LA is now 76-54, up by 9.5
A .500 finish would (still) put them at 92 wins. AZ would need to finish 26-7.

Not a bad start to a critical run of NL Central games for the Cardinals. Reds, Pirates, Reds, Pirates over the next 12. I know there is no such thing as momentum in baseball (especially with Latos going tonight) but it’s good to win one late and ensure that no matter what the Reds will leave STL behind the Cards.

Remember about 4 or 5 threads ago when I mentioned how much I loved that the Reds decided to keep Chapman in the bullpen? So far this season he has pitched a total of 4 innings against the Cards.

Magic Number Updates:
Team (Curr Lead) - Magic # - Games Remaining

Red Sox (1.5) - 31 - 30
Tigers (5.5) - 27 - 31
Rangers (2.5) - 30 - 31
Cardinals (0.5) - 32 - 31
Dodgers (9.5) - 23 - 31
Braves (13) - 20 - 32

And yes, the magic number for the Sox and Cards is higher than games remaining, that simply means that if the team in 2nd wins ALL of their remaining games, then they can’t win the Division outright, no matter how well they do.

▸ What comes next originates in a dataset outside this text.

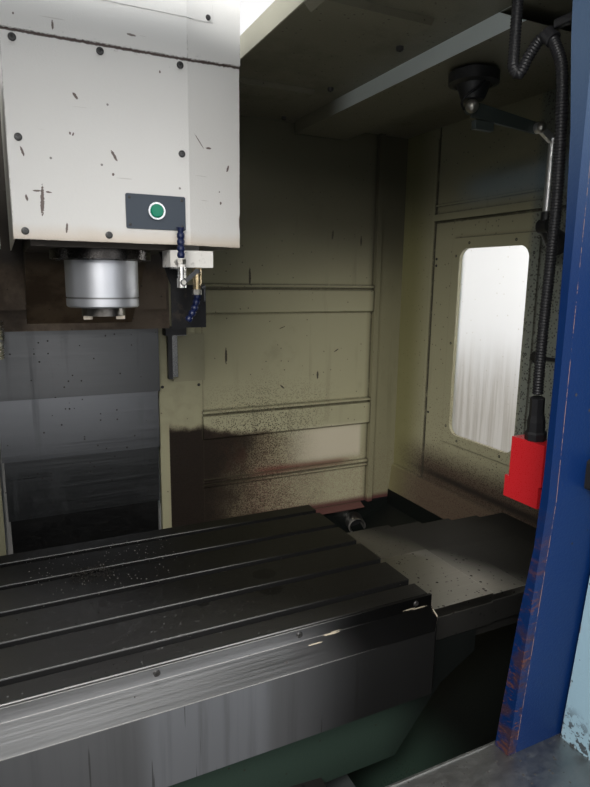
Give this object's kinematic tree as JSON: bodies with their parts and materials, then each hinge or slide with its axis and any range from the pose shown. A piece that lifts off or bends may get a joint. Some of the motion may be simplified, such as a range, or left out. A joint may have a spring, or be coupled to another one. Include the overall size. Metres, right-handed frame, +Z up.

Divisional Winning Percentages:
AL East - .534
NL Central - .518
AL Central - .500
NL West - .492
NL East - .478
AL West - .477

I found myself a bit annoyed with the decision to leave Greinke in to pitch the ninth against the Cubs last night. Maybe I’m being conservative too soon, but I can’t see the purpose of letting Greinke throw 120 pitches in a game the Dodgers had locked up at that point other than Greinke’s personal pride in trying to get the shutout. I’d rather see him come out with the 90-some-odd pitches he’d thrown through eight, and let someone like Marmol, Wilson or League (people who need the work) finish the game out. Forget that he lost the shutout – I just didn’t see the point.

Was that a poor decision by Mattingly (and I am not a Mattingly hater, for the record), or am I being too critical?

Personally I think 120 is safe enough. Had Grienke had any particularly long innings? 90-something through 8 seems to imply he hadn’t. I think the latest research seems to point to the number of “max effort” pitches more than the overall number of pitches - although it still seems that any pitches over 135 or so are dangerous.